If your image looks dim or low-contrast, adjust the microscope’s built-in illumination first. Increasing the light intensity at the source will always produce a better result than trying to brighten a dark photo after the fact.
Improving Your Photos After Capture
Even a well-taken microscope photo usually benefits from a few quick edits. Your phone’s built-in photo editor can handle the basics: crop out the dark circular border, bump up the contrast slightly, and adjust the white balance if the colors look off (microscope illumination often skews warm or yellow).
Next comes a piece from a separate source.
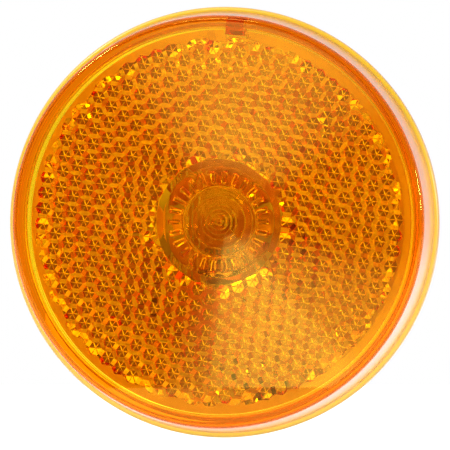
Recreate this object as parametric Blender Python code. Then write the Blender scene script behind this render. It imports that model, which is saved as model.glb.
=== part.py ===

For more control, apps like Snapseed or Lightroom Mobile let you selectively sharpen details, correct color casts, and adjust highlights and shadows independently. If you’re photographing slides for a class presentation or a report, cropping the image to a clean rectangle (removing the circular eyepiece frame) immediately makes it look more polished.
If you need a scale bar for scientific work, photograph a stage micrometer (a slide with a printed ruler) at the same magnification. You can then overlay a scale bar in any basic image editor using the known measurement as your reference.
Quick Tips for Sharper Results
- Use lower magnification first. It’s far easier to align and focus at 4x or 10x. Once you have the technique down, move to higher objectives.
- Set a timer or use volume buttons. Tapping the shutter button on the screen jiggles the phone. A 2-second timer or pressing the volume button as a shutter release reduces vibration.
- Brace your elbows. Rest your elbows on the lab bench to stabilize your arms, especially with the freehand method.
- Take multiple shots. Even experienced microscopists take several photos and keep the sharpest one. Small movements between frames can mean the difference between a usable image and a blurry one.
- Clean both lenses. Wipe the phone camera lens and the microscope eyepiece with a microfiber cloth before you start. Any smudge degrades the image.